◆ **Exercise task**
The required output is a single number: how many lines of the material contain the string "scene".

◆ **Data shown**
** Start **
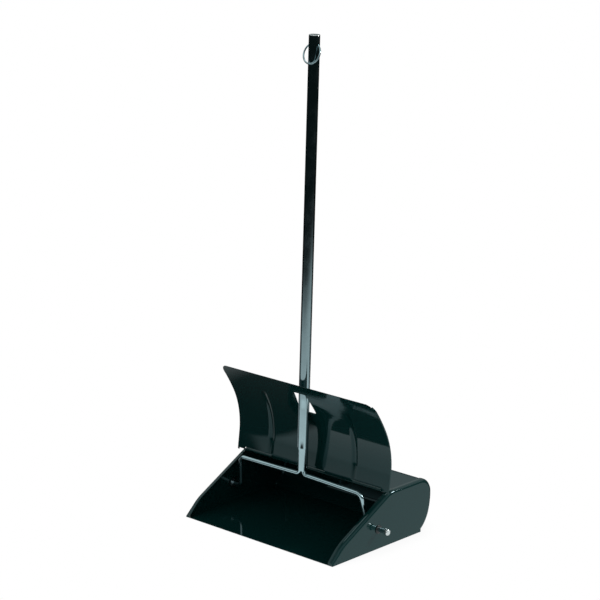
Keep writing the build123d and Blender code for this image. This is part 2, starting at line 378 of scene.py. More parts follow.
def turned(name: str, outline: list[tuple[float, float]], foot: Vector, axis: Vector,
           steps: int = 48) -> bpy.types.Object:
    """A turned piece: an outline of radius and height spun round an axis.

    Args:
        name: The piece's name.
        outline: Radius and height of each point, in metres, from one end to the other.
        foot: The place of height zero on the axis.
        axis: Direction of the axis.
        steps: Facets round the piece.

    Returns:
        The piece, with its place in its mesh.
    """
    clear_selection()
    first = Vector((outline[0][0], 0.0, outline[0][1]))
    bpy.ops.mesh.primitive_plane_add(size=1.0)
    piece = bpy.context.object
    piece.name = name
    edit()
    bpy.ops.mesh.select_mode(type="VERT")
    choose_all()
    bpy.ops.mesh.merge(type="CENTER")
    bpy.ops.transform.translate(value=first)
    here = first
    for radius, height in outline[1:]:
        there = Vector((radius, 0.0, height))
        bpy.ops.mesh.extrude_vertices_move(TRANSFORM_OT_translate={"value": there - here})
        here = there
    choose_all()
    bpy.ops.mesh.spin(steps=steps, angle=2.0 * math.pi, center=(0.0, 0.0, 0.0), axis=UP)
    face_out()
    done()
    stand_along(piece, axis, foot)
    return piece


def bent_rod(name: str, route: list[Vector], bends: list[float], radius: float,
             facets: int = 28) -> bpy.types.Object:
    """A round rod along straight runs joined by tangent bends.

    Args:
        name: The piece's name.
        route: Corners of the rod's middle line, from end to end.
        bends: Radius of the bend at each inner corner.
        radius: The rod's own radius.
        facets: Facets round the rod.

    Returns:
        The rod, closed at both ends.
    """
    rod = open_wire(name, facets, radius, (route[1] - route[0]).normalized(), route[0])
    trace_bends(route, bends, 14)
    close_wire()
    return rod


# ---- colours, nodes and finishes -----------------------------------------------------------------


def linear(colour: str) -> tuple[float, float, float, float]:
    """Turns an sRGB hex colour to linear RGBA."""
    levels = [int(colour[i:i + 2], 16) / 255.0 for i in (1, 3, 5)]
    return (*[c / 12.92 if c <= 0.04045 else ((c + 0.055) / 1.055) ** 2.4 for c in levels], 1.0)


def add_node(tree: bpy.types.NodeTree, kind: str,
             links: dict[str, bpy.types.NodeSocket] | None = None,
             **settings: object) -> bpy.types.Node:
    """Adds a node with its settings, socket values and links.

    Args:
        tree: The node tree.
        kind: The node's type.
        links: Sockets of other nodes, by the name of the input that each feeds.
        **settings: Node properties, or input values where no property has the name, with
            underscores for spaces.

    Returns:
        The new node.
    """
    node = tree.nodes.new(kind)
    for name, value in settings.items():
        if hasattr(node, name):
            setattr(node, name, value)
        else:
            node.inputs[name.replace("_", " ")].default_value = value
    for name, source in (links or {}).items():
        tree.links.new(source, node.inputs[name])
    return node


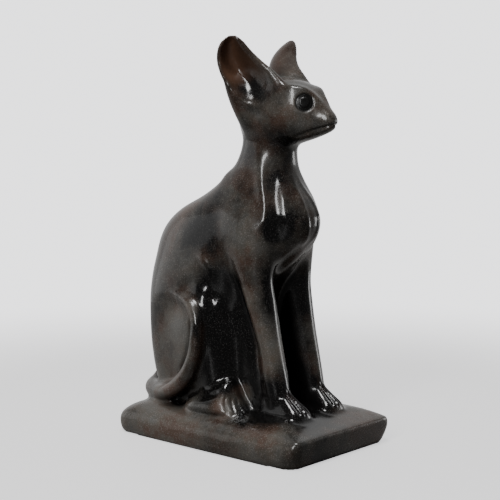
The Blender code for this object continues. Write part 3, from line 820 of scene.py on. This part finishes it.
def carve_small_forms(body):
    split_near(body, [(side * x, y, z) for x, y, z in DETAIL_SPOTS for side in (-1, 1)])
    surface = surface_of(body.data)
    stroke(body, surface, -1, *TAIL_SEAM)
    for side in (-1, 1):
        for form in FINE_STROKES:
            stroke(body, surface, side, *form)
        stroke(body, surface, side, eye_ring(EYE_RIM), *EYE_RIM_GROOVE)
        stroke(body, surface, side, eye_ring(PUPIL), *PUPIL_GROOVE)
        for rows, cleft in ((FOREPAW_CLEFTS, FOREPAW_CLEFT), (HINDPAW_CLEFTS, HINDPAW_CLEFT)):
            for place in (-1, 0, 1):
                path = [(x + place * dx, y + place * dy, z) for x, y, z, dx, dy in rows]
                stroke(body, surface, side, path, *cleft)


def core():
    """The torso, head, limbs, haunches and roots of the ears as one smooth mass."""
    pieces = [torso(), head()]
    for side in (-1, 1):
        pieces.append(limb("foreleg", side, FORELEG, FORELEG_SQUARENESS))
        pieces.append(limb("shank", side, SHANK, SHANK_SQUARENESS))
        pieces.append(limb("web", side, WEB, WEB_SQUARENESS))
        for name, ((x, y, z), radii) in (("haunch", HAUNCH), ("shoulder", SHOULDER)):
            pieces.append(ellipsoid(name, (side * x, y, z), radii))
        pieces += tube("ear_root", side, EAR_ROOT)
    mass = fused("core", pieces, CORE_GRAIN, CORE_POLISH)
    surface = surface_of(mass.data)
    for side in (-1, 1):
        for form in CORE_STROKES:
            stroke(mass, surface, side, *form)
    stroke(mass, surface, -1, *FLANK_HOLLOW)
    return mass


def carved_cat():
    pieces = [core(), plinth(), *tube("tail", 1, TAIL)]
    for side in (-1, 1):
        pieces.append(ear(side))
        pieces.append(paw("forepaw", side, FOREPAW, FOREPAW_SQUARENESS))
        pieces.append(paw("hindpaw", side, HINDPAW, HINDPAW_SQUARENESS))
    body = fused("cat", pieces, FINE_GRAIN, FINE_POLISH)
    for side in (-1, 1):
        cut(body, scoop(side))
    body = fused("obsidian_cat_stone", [body], FINE_GRAIN, LAST_POLISH)
    soften(body, SOFT_SPOTS)
    carve_small_forms(body)
    return body


def flatten_underside(body):
    for vertex in body.data.vertices:
        if vertex.co.z < FOOT_DEPTH:
            vertex.co.z = 0


def write_attribute(mesh, name, values):
    layer = mesh.attributes.new(name, "FLOAT", "POINT")
    layer.data.foreach_set("value", values.astype(np.float32))


def openness(surface, points, normals):
    """The share of the directions out of each point that meet no other stone."""
    spin = np.arange(SKY_RAYS) * math.pi * (3 - math.sqrt(5))
    spread = np.sqrt((np.arange(SKY_RAYS) + 0.5) / SKY_RAYS)
    lift = np.sqrt(1 - spread**2)
    clear = np.zeros(len(points))
    for i, (point, normal) in enumerate(zip(points, normals)):
        normal = Vector(normal)
        across = normal.orthogonal().normalized()
        above = normal.cross(across)
        start = Vector(point) + normal * RAY_START
        for turn, flat, high in zip(spin + i, spread, lift):
            ray = across * (flat * math.cos(turn)) + above * (flat * math.sin(turn)) + normal * high
            if surface.ray_cast(start, ray, SKY_REACH)[0] is None:
                clear[i] += 1 / SKY_RAYS
    return clear


def thinness(surface, points, normals):
    """How thin the stone is under each point: 0 where it is THIN_STONE or more, and 1 at nothing."""
    thickness = np.full(len(points), THICKEST_READ)
    for i, (point, normal) in enumerate(zip(points, normals)):
        inward = -Vector(normal)
        distance = surface.ray_cast(Vector(point) + inward * RAY_START, inward, THICKEST_READ)[3]
        if distance is not None:
            thickness[i] = distance
    return np.clip(1 - thickness / THIN_STONE, 0, 1)


def patina_and_shade(points):
    """How worn the polish is at each point, with the painted shade and light of the rows."""
    level = np.full(len(points), PATINA_BASE)
    for *spot, reach, amount in PATINA_AND_SHADE:
        for gap in gaps_to(points, spot):
            level += amount * np.exp(-((gap / reach) ** 2))
    return np.clip(level, *PATINA_AND_SHADE_LIMITS)


def measure_stone(body):
    """Stores what the stone's look follows: how thin and open it is, how worn it is with its painted
    shade and light, and where the eyes are.
    """
    mesh = body.data
    points, normals = vertex_arrays(mesh)
    edges = edge_array(mesh)
    surface = surface_of(mesh)
    eye_gap = np.minimum(*gaps_to(points, EYE_CENTRE))
    write_attribute(mesh, "thin", averaged(thinness(surface, points, normals), edges, THIN_ROUNDS))
    write_attribute(mesh, "eye", np.clip((EYE_DARK_RADIUS - eye_gap) / EYE_DARK_EDGE, 0, 1))
    write_attribute(mesh, "open", averaged(openness(surface, points, normals), edges, SKY_ROUNDS))
    write_attribute(mesh, "patina_and_shade", patina_and_shade(points))


def node(tree, kind, **settings):
    made = tree.nodes.new(kind)
    for key, value in settings.items():
        setattr(made, key, value)
    return made


def noise(tree, place, scale, detail, roughness):
    made = node(tree, "ShaderNodeTexNoise")
    tree.links.new(place, made.inputs["Vector"])
    made.inputs["Scale"].default_value = scale
    made.inputs["Detail"].default_value = detail
    made.inputs["Roughness"].default_value = roughness
    return made.outputs["Fac"]


def attribute(tree, name):
    return node(tree, "ShaderNodeAttribute", attribute_name=name).outputs["Fac"]


def ramp(tree, value, stops):
    made = node(tree, "ShaderNodeValToRGB")
    tree.links.new(value, made.inputs["Fac"])
    elements = made.color_ramp.elements
    while len(elements) < len(stops):
        elements.new(0.5)
    for element, (position, colour) in zip(elements, stops):
        element.position = position
        element.color = (*colour, 1)
    return made.outputs["Color"]


def grey(value):
    return (value, value, value)


def grey_ramp(tree, value, stops):
    return ramp(tree, value, [(position, grey(level)) for position, level in stops])


def mixed(tree, share, first, second, blend="MIX"):
    """Two colours mixed by a share. Each of the three is a value or another node's output."""
    made = node(tree, "ShaderNodeMix", data_type="RGBA", blend_type=blend)
    factor = made.inputs["Factor"]
    colours = [socket for socket in made.inputs if socket.type == "RGBA"]
    for socket, value in zip((factor, *colours), (share, first, second)):
        if isinstance(value, bpy.types.NodeSocket):
            tree.links.new(value, socket)
        else:
            socket.default_value = (*value, 1) if isinstance(value, tuple) else value
    return next(socket for socket in made.outputs if socket.type == "RGBA")


def smooth_step(tree, value, low, high, start=0.0):
    """A share that climbs softly from its start to 1 while a value goes from low to high."""
    made = node(tree, "ShaderNodeMapRange", interpolation_type="SMOOTHSTEP")
    tree.links.new(value, made.inputs["Value"])
    made.inputs["From Min"].default_value = low
    made.inputs["From Max"].default_value = high
    made.inputs["To Min"].default_value = start
    return made.outputs["Result"]


def towards_dark_side(tree, way):
    """How far a place or a direction is towards the dark side of the room."""
    made = node(tree, "ShaderNodeVectorMath", operation="DOT_PRODUCT")
    tree.links.new(way, made.inputs[0])
    made.inputs[1].default_value = DARK_SIDE
    return made.outputs["Value"]


def seen_by_camera(tree):
    """1 for what the camera sees directly, and 0 for what the stone mirrors or is lit by."""
    return node(tree, "ShaderNodeLightPath").outputs["Is Camera Ray"]


def blend_to_backdrop(tree, share, shader, backdrop_kind, output):
    """Sends a shader to the output, mixed by a share with the plain backdrop."""
    backdrop = node(tree, backdrop_kind)
    backdrop.inputs["Color"].default_value = (*BACKDROP, 1)
    backdrop.inputs["Strength"].default_value = 1
    blend = node(tree, "ShaderNodeMixShader")
    tree.links.new(share, blend.inputs["Fac"])
    tree.links.new(shader, blend.inputs[1])
    tree.links.new(backdrop.outputs[0], blend.inputs[2])
    tree.links.new(blend.outputs["Shader"], tree.nodes[output].inputs["Surface"])


def principled(name):
    """A new material, its node tree and its shader."""
    material = bpy.data.materials.new(name)
    material.use_nodes = True
    return material, material.node_tree, material.node_tree.nodes["Principled BSDF"]


def wear_and_shade_share(tree, place, unshaded):
    """Where the polish is worn: in clouds and where the patina rows say so, with the painted shade and
    light in those rows, and least of all in hollows, where shade is painted.
    """
    clouds = grey_ramp(tree, noise(tree, place, *CLOUD_NOISE), CLOUDS)
    # The patina rows carry painted shade and light along with the patina.
    spread = mixed(tree, CLOUD_SHARE, attribute(tree, "patina_and_shade"), clouds)
    return mixed(tree, 1.0, grey_ramp(tree, spread, SPREAD_TO_WEAR_AND_SHADE), unshaded, "MULTIPLY")


def stone_colour(tree, place, unshaded, wear_and_shade):
    """Black where it is polished and where shade is painted, brown and grey where it is worn, and a
    painted brown glow where the stone is thin.
    """
    tints = ramp(tree, noise(tree, place, *TINT_NOISE), WORN_TINTS)
    colour = mixed(tree, wear_and_shade, BLACK_STONE, tints)
    grain = grey_ramp(tree, noise(tree, place, *SPECK_NOISE), SPECKS)
    # Painted shade: the specks fade out in the hollows too.
    grain = mixed(tree, 1.0, grain, unshaded, "MULTIPLY")
    colour = mixed(tree, grain, colour, mixed(tree, wear_and_shade, POLISHED_SPECKS, WORN_SPECKS))
    # Painted glow: where the stone is thin, and more so where it is sheltered, it is painted brown as if
    # light came through it.
    glow = grey_ramp(tree, attribute(tree, "thin"), THIN_TO_GLOW)
    sheltered = grey_ramp(tree, attribute(tree, "open"), OPEN_TO_GLOW)
    glow = mixed(tree, 1.0, glow, sheltered, "MULTIPLY")
    colour = mixed(tree, glow, colour, THIN_GLOW)
    return mixed(tree, attribute(tree, "eye"), colour, EYE_STONE)


def obsidian():
    material, tree, shader = principled("obsidian")
    place = node(tree, "ShaderNodeTexCoord").outputs["Object"]
    # Painted shade: hollows, by how open each point is, keep the colour black.
    unshaded = grey_ramp(tree, attribute(tree, "open"), OPEN_TO_UNSHADED)
    wear_and_shade = wear_and_shade_share(tree, place, unshaded)
    tree.links.new(stone_colour(tree, place, unshaded, wear_and_shade), shader.inputs["Base Color"])

    roughness = grey_ramp(tree, attribute(tree, "open"), OPEN_TO_ROUGHNESS)
    roughness = mixed(tree, wear_and_shade, roughness, grey(WORN_ROUGHNESS))
    tree.links.new(roughness, shader.inputs["Roughness"])
    coat = grey_ramp(tree, attribute(tree, "open"), OPEN_TO_COAT)
    coat = mixed(tree, attribute(tree, "eye"), coat, grey(EYE_COAT))
    tree.links.new(coat, shader.inputs["Coat Weight"])
    shader.inputs["IOR"].default_value = STONE_IOR
    shader.inputs["Coat Roughness"].default_value = COAT_ROUGHNESS
    shader.inputs["Coat IOR"].default_value = COAT_IOR

    bump = node(tree, "ShaderNodeBump")
    bump.inputs["Strength"].default_value = BUMP_STRENGTH
    bump.inputs["Distance"].default_value = BUMP_DEPTH
    tree.links.new(noise(tree, place, *BUMP_NOISE), bump.inputs["Height"])
    tree.links.new(bump.outputs["Normal"], shader.inputs["Normal"])
    return material


def floor_material():
    material, tree, shader = principled("floor")
    shader.inputs["Roughness"].default_value = FLOOR_ROUGHNESS
    place = node(tree, "ShaderNodeTexCoord").outputs["Object"]
    seen = seen_by_camera(tree)
    dark = smooth_step(tree, towards_dark_side(tree, place), *DARK_FLOOR_EDGE)
    mirrored = mixed(tree, dark, BRIGHT_FLOOR, DARK_FLOOR)
    tree.links.new(mixed(tree, seen, mirrored, FLOOR_COLOUR), shader.inputs["Base Color"])
    away = node(tree, "ShaderNodeVectorMath", operation="LENGTH")
    tree.links.new(place, away.inputs[0])
    first, last = (share * FLOOR_RADIUS for share in FLOOR_FADE)
    fade = smooth_step(tree, away.outputs["Value"], first, last, FLOOR_FADE_START)
    share = node(tree, "ShaderNodeMath", operation="MULTIPLY")
    tree.links.new(fade, share.inputs[0])
    tree.links.new(seen, share.inputs[1])
    blend_to_backdrop(
        tree, share.outputs["Value"], shader.outputs["BSDF"], "ShaderNodeEmission", "Material Output"
    )
    return material


def floor():
    """A pale disc that fades into the backdrop."""
    bpy.ops.mesh.primitive_circle_add(vertices=FLOOR_POINTS, radius=FLOOR_RADIUS, fill_type="NGON")
    disc = bpy.context.object
    disc.name = "floor"
    disc.data.materials.append(floor_material())


def studio():
    """A room that is bright behind the cat and overhead, and dark on the side that it is seen from."""
    world = bpy.data.worlds.new("studio")
    bpy.context.scene.world = world
    world.use_nodes = True
    tree = world.node_tree
    room = tree.nodes["Background"]
    direction = node(tree, "ShaderNodeTexCoord").outputs["Generated"]
    span = node(tree, "ShaderNodeMapRange")
    tree.links.new(towards_dark_side(tree, direction), span.inputs["Value"])
    span.inputs["From Min"].default_value = -1
    tree.links.new(grey_ramp(tree, span.outputs["Result"], ROOM), room.inputs["Color"])
    room.inputs["Strength"].default_value = ROOM_LIGHT
    blend_to_backdrop(
        tree, seen_by_camera(tree), room.outputs["Background"], "ShaderNodeBackground", "World Output"
    )


def soft_box(name, azimuth, elevation, distance, width, height, watts):
    """A rectangular light that faces the cat and that the camera doesn't see."""
    turn, rise = math.radians(azimuth), math.radians(elevation)
    towards = Vector((-math.sin(turn) * math.cos(rise), -math.cos(turn) * math.cos(rise), math.sin(rise)))
    light = bpy.data.lights.new(name, "AREA")
    light.shape = "RECTANGLE"
    light.size, light.size_y = width, height
    light.energy = watts
    lamp = bpy.data.objects.new(name, light)
    lamp.location = Vector(LAMP_TARGET) + towards * distance
    lamp.rotation_mode = "QUATERNION"
    lamp.rotation_quaternion = (-towards).to_track_quat("-Z", "Y")
    lamp.visible_camera = False
    bpy.context.scene.collection.objects.link(lamp)


def lights():
    for lamp in LAMPS:
        soft_box(*lamp)


def camera():
    lens = bpy.data.cameras.new("camera")
    lens.sensor_width = SENSOR_WIDTH
    lens.lens = LENS
    lens.clip_start = CAMERA_NEAR
    eye = bpy.data.objects.new("camera", lens)
    eye.location = CAMERA_PLACE
    turn, tilt = math.radians(CAMERA_TURN), math.atan(CAMERA_FALL)
    look = Vector((math.sin(turn) * math.cos(tilt), math.cos(turn) * math.cos(tilt), -math.sin(tilt)))
    eye.rotation_mode = "QUATERNION"
    eye.rotation_quaternion = look.to_track_quat("-Z", "Y")
    bpy.context.scene.collection.objects.link(eye)
    bpy.context.scene.camera = eye


def main():
    camera()
    stone = carved_cat()
    flatten_underside(stone)
    measure_stone(stone)
    stone.data.shade_smooth()
    stone.data.materials.append(obsidian())
    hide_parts("obsidian_cat")
    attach(stone, "root")
    floor()
    studio()
    lights()


main()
** End **
◆ **Full output**
6